Abstract

San Diego Creek drains about 320 km 2 in Orange County, California and presently empties into Newport Bay, an estuary about 50 km south of downtown Los Angeles. European settlement began in the late eighteenth century with cattle ranching. At that time, there were few stream channels across the plain so that runoff from the foothills tended to infiltrate through the fans and move subsurface to the lower elevations of the plain where it created artesian springs and swamps, a sump-like situation because there was no connection with the ocean at that time. With increasing areas of irrigated agriculture and, after c. 1940, increasing urbanization, storm runoff and channel erosion increased rapidly so that Newport Bay began to fill with sediment.

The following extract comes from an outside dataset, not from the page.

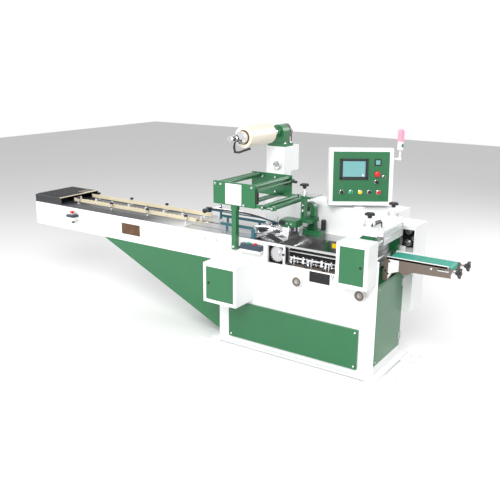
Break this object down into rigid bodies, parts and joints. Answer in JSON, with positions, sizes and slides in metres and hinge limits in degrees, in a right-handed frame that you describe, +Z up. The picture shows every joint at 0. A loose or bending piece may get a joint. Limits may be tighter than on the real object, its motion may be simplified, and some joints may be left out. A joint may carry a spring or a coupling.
{
  "type": "horizontal flow wrapper",
  "caption": "Horizontal flow wrapper with chain infeed, film reel and frame, folding box, seam castings, rotary end sealer, short discharge belt and swivelling control panel.",
  "frame": {"origin": "on the floor, midway between the four anchor holes", "axes": "+X with the product from infeed to discharge, +Y from the operator's side to the rear, +Z up"},
  "size_m": [3.9519, 1.01, 1.686],
  "materials": {
    "white_paint": "semi-gloss powder coat",
    "green_paint": "semi-gloss enamel",
    "black_paint": "satin",
    "taupe_paint": "satin",
    "dark_bed": "satin, grooved",
    "steel": "brushed",
    "chrome": "polished",
    "black_plastic": "fine grain",
    "white_plastic": "smooth",
    "cream_plastic": "smooth",
    "teal_plastic": "smooth",
    "navy_plastic": "fine grain",
    "green_plastic": "gloss",
    "red_plastic": "gloss",
    "red_lamp": "translucent gloss",
    "clear_plastic": "clear",
    "film": "wound film",
    "teal_belt": "satin belt"
  },
  "bodies": {
    "machine": {"base_frame": "white_paint", "main_housing": "white_paint", "front_panel": "white_paint", "front_cover_panel": "green_paint", "right_end_panel": "green_paint", "infeed_frame": "white_paint", "infeed_gusset": "green_paint", "infeed_bed": "dark_bed", "pusher_chain": "steel", "pusher_lugs": "white_plastic", "infeed_end_cover": "black_paint", "guide_rails": "cream_plastic", "table_plate": "steel", "seam_head": "green_paint", "pressure_brackets": "chrome", "gear_wheel": "steel", "film_former": "chrome", "former_shoulder": "black_paint", "entry_guides": "teal_plastic", "film_frame_front": "green_paint", "film_frame_rear": "green_paint", "film_rollers": "green_paint", "reel_column": "white_paint", "bearing_block": "green_paint", "rear_cabinet": "white_paint", "sealer_housing": "white_paint", "electrical_box": "white_paint", "drive_box": "white_paint", "run_station": "navy_plastic", "infeed_stop_station": "white_plastic", "end_sealer_frame": "green_paint", "sealer_bridge": "white_paint", "discharge_frame": "taupe_paint", "discharge_belt": "teal_belt", "panel_stand": "white_paint"},
    "control_panel": {"control_box": "white_paint", "control_face": "green_paint", "signal_lamp": "red_lamp"},
    "reel": {"spindle": "chrome", "film_roll": "film", "brake_pulley": "dark_bed"},
    "electrical_door": {"electrical_box_door": "green_paint"},
    "drive_door": {"drive_box_door": "green_paint"},
    "guard": {"sealer_guard": "clear_plastic"},
    "upper_jaw": {"upper_jaw": "steel"},
    "lower_jaw": {"lower_jaw": "steel"},
    "seam_handwheel": {"seam_handwheel": "taupe_paint"},
    "jaw_handwheel": {"jaw_handwheel": "taupe_paint"},
    "column_knob": {"column_knob": "chrome"},
    "start_button": {"start_button": "green_plastic"},
    "stop_button": {"stop_button": "red_plastic"},
    "infeed_stop_button": {"infeed_stop_button": "red_plastic"},
    "seam_knob": {"seam_knob": "black_plastic"},
    "front_sealer_knob": {"front_sealer_knob": "black_plastic"},
    "rear_sealer_knob": {"rear_sealer_knob": "black_plastic"},
    "front_tension_knob": {"front_tension_knob": "black_plastic"},
    "rear_tension_knob": {"rear_tension_knob": "black_plastic"}
  },
  "joints": [
    {"name": "panel_swivel", "type": "hinge", "parent": "machine", "child": "control_panel", "pos_m": [0.23514, 0.28686, 1.09], "axis": [0, 0, 1], "range_deg": [-30, 30]},
    {"name": "reel_spin", "type": "hinge", "parent": "machine", "child": "reel", "pos_m": [-0.4595, -0.279, 1.61], "axis": [0, 1, 0], "continuous": true},
    {"name": "electrical_door_hinge", "type": "hinge", "parent": "machine", "child": "electrical_door", "pos_m": [-0.3755, -0.504, 0.393], "axis": [0, 0, 1], "range_deg": [0, 110]},
    {"name": "drive_door_hinge", "type": "hinge", "parent": "machine", "child": "drive_door", "pos_m": [0.4515, -0.434, 0.702], "axis": [0, 0, -1], "range_deg": [0, 110]},
    {"name": "guard_hinge", "type": "hinge", "parent": "machine", "child": "guard", "pos_m": [0.6505, -0.279, 1.064], "axis": [0, -1, 0], "range_deg": [0, 95]},
    {"name": "upper_jaw_spin", "type": "hinge", "parent": "machine", "child": "upper_jaw", "pos_m": [0.5565, -0.029, 0.93415], "axis": [0, 1, 0], "continuous": true},
    {"name": "lower_jaw_spin", "type": "hinge", "parent": "machine", "child": "lower_jaw", "pos_m": [0.5565, -0.029, 0.81785], "axis": [0, 1, 0], "continuous": true},
    {"name": "seam_handwheel_spin", "type": "hinge", "parent": "machine", "child": "seam_handwheel", "pos_m": [0.0495, -0.279, 0.621], "axis": [0, 1, 0], "continuous": true},
    {"name": "jaw_handwheel_spin", "type": "hinge", "parent": "machine", "child": "jaw_handwheel", "pos_m": [0.5395, -0.279, 0.614], "axis": [0, 1, 0], "continuous": true},
    {"name": "column_knob_spin", "type": "hinge", "parent": "machine", "child": "column_knob", "pos_m": [-0.4275, 0.201, 1.361], "axis": [0, 1, 0], "continuous": true},
    {"name": "start_button_press", "type": "slide", "parent": "machine", "child": "start_button", "axis": [0, 0, -1], "range_m": [0, 0.003], "stiffness_N_per_m": 500, "springref_m": -0.002},
    {"name": "stop_button_press", "type": "slide", "parent": "machine", "child": "stop_button", "axis": [0, 0, -1], "range_m": [0, 0.003], "stiffness_N_per_m": 500, "springref_m": -0.002},
    {"name": "infeed_stop_press", "type": "slide", "parent": "machine", "child": "infeed_stop_button", "axis": [0, 0, -1], "range_m": [0, 0.004]},
    {"name": "seam_knob_spin", "type": "hinge", "parent": "machine", "child": "seam_knob", "pos_m": [-0.0915, 0.026, 1.236], "axis": [0, 0, 1], "continuous": true},
    {"name": "front_sealer_knob_spin", "type": "hinge", "parent": "machine", "child": "front_sealer_knob", "pos_m": [0.5565, -0.244, 1.1493], "axis": [0, 0, 1], "continuous": true},
    {"name": "rear_sealer_knob_spin", "type": "hinge", "parent": "machine", "child": "rear_sealer_knob", "pos_m": [0.5565, 0.166, 1.1493], "axis": [0, 0, 1], "continuous": true},
    {"name": "front_tension_knob_spin", "type": "hinge", "parent": "machine", "child": "front_tension_knob", "pos_m": [1.1218, -0.1245, 0.838], "axis": [1, 0, 0], "continuous": true},
    {"name": "rear_tension_knob_spin", "type": "hinge", "parent": "machine", "child": "rear_tension_knob", "pos_m": [1.1218, 0.0665, 0.838], "axis": [1, 0, 0], "continuous": true}
  ],
  "couplings": [
    {"joint": "lower_jaw_spin", "follows": "upper_jaw_spin", "ratio": -1}
  ]
}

This prompted massive remedial action in the 1970s, but there was little appreciation of the historical dimensions of the problem. Specifically, it was not understood that the stream channel system and its connection to Newport Bay were completely artificial and that the eroding channel system was supplying more than half of the sediment moving into the bay. Climatic changes were effective only within the context of human-induced landscape changes. This study demonstrates how rapidly landscape changes can occur and how short can be the collective memory of the natural history of a landscape. It also demonstrates how important historical geography can be to creating that memory. Geomorphically, the study demonstrates the role of base level and channel efficiency, and shows how a sediment sink can be transformed into a sediment source. It also demonstrates that watershed management should be informed by the historical record and landscape measurements, as well as mathematical modeling.